Those who hate government (i.e., Republicans and their tea party base) always argue that government services like schools, roads, prisons, etc., should be privatized, because, in their view, private industry will naturally be more efficient than gummint.
Well, private industry will certainly pay their employees less in salaries and benefits, and maybe governments will save some on that, even after paying for the privatizers' profits and seven-figure executives.
But when saving money on prisons affects public safety, as it has in Arizona this week, it should provoke a debate about the wisdom of putting profit-focused companies in charge of keeping convicted violent criminals where they belong.
Especially after two murderers and an attempted murderer escaped from a private prison in Arizona.
One of the murderers was quickly caught, but the other murderer and the attempted murderer have, allegedly, murdered two more people, so far.
Details, below.
The media will obviously focus on the murders evidently committed by the escapees, and not on the privatization issue, for now.
But the security incompetence of Management and Training Corp. (MTC), which runs the Kingman prison for the state of Arizona, should also be newsworthy.
The three felons escaped after a woman friend tossed wire cutters over a fence, and they used them to get through the fence.
The three killers/attempted killers were serving suitably long sentences at the medium-security (!) Kingman prison operated by MTC.
Two of them are suspected of killing and burning an Oklahoma couple in New Mexico.
On its website, MTC claims about Kingman:
When the facility first opened it primarily served DUI and substance abuse offenders.
As the facility was expanded to house more inmates, and as needs changed for the Arizona Department of Corrections, a larger pool of inmates has been incarcerated at the facility. These inmates are still all minimum and medium security.
So an outfit that used to confine drunk drivers and potheads over time has had to deal with killers. And does not have the basic security to stop someone from throwing wire cutters over the fence to convicted murderers.
The "patriarch" of Utah-based MTC told the Salt Lake Tribune (before the New Mexico murders):
This is the first major glitch we’ve had, and I pray they pick the two guys up and nobody gets hurt.

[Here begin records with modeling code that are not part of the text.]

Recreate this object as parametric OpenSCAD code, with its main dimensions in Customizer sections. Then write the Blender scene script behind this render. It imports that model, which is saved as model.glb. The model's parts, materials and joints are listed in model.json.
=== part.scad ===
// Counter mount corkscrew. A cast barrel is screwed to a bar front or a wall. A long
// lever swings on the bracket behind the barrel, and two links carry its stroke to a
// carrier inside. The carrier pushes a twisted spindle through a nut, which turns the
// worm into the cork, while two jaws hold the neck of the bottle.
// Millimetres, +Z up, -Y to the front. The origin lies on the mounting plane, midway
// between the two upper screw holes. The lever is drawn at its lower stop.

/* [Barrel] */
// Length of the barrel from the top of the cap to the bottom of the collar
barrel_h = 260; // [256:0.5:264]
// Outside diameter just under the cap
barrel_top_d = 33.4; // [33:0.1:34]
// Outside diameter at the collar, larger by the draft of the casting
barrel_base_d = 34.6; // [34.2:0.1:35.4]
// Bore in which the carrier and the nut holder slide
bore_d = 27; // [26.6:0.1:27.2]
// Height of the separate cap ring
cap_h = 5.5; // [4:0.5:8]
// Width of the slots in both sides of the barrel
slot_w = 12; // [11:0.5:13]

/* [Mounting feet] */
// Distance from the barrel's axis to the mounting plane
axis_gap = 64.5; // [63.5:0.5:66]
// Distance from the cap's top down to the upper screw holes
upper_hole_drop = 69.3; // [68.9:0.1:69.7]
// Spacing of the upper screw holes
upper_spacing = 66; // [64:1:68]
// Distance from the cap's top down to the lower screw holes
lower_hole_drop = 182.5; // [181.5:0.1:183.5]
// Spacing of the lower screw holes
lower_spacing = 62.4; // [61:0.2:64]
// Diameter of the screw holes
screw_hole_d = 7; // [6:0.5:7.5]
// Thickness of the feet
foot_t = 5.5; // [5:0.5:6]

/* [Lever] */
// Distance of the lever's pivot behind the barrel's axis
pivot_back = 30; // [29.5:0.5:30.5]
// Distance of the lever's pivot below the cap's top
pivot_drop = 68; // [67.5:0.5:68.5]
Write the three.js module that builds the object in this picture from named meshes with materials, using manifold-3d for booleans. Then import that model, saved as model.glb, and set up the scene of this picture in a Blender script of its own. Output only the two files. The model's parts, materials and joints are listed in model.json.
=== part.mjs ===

Privatization, whether it's for Social Security, charter schools, toll roads, parking meters in Chicago, or prisons, rarely provides greater public benefits in the long run.
The privatization profiteers, their connected lobbyists, and the politicians they've bought off, make out well.
But the rest of us, aka the overwhelming majority, end up paying more for less.
UPDATE -- Here's more detail about how they escaped, from the Arizona Republic:
Department of Corrections Director Chuck Ryan said a preliminary investigation indicates that McCluskey's fiancee, Casslyn Welch of Mesa, parked in the desert near the prison sometime Friday evening and walked to a berm on its eastern end.
Investigators believe the three inmates left their dormitory-style housing through a door that apparently did not have a functioning alarm and were standing in an area used to house dogs, where they communicated with Welch that no corrections officers were around, Ryan said.
"We think staff were predictable in their movements and performance of their duties," he said.
Investigators believe Welch climbed over the berm and threw tools to the inmates. The prisoners climbed out of the small yard, which had no barbed wire, and used the tools to cut through two fences before crawling out.
Ryan said an alarm sounded at 9 p.m., indicating activity between the prison's interior and exterior fences, but investigators do not know if staff members checked it out.
Prison-staff members notified DOC officials of the breakout after 11:30 p.m. Friday.
An escape alarm sounded at 9 p.m., and the prison privateers waited more than TWO AND A HALF HOURS to notify real law enforcement!?
Hopefully, this criminally incompetent BS will have an effect on future prison privatization plans.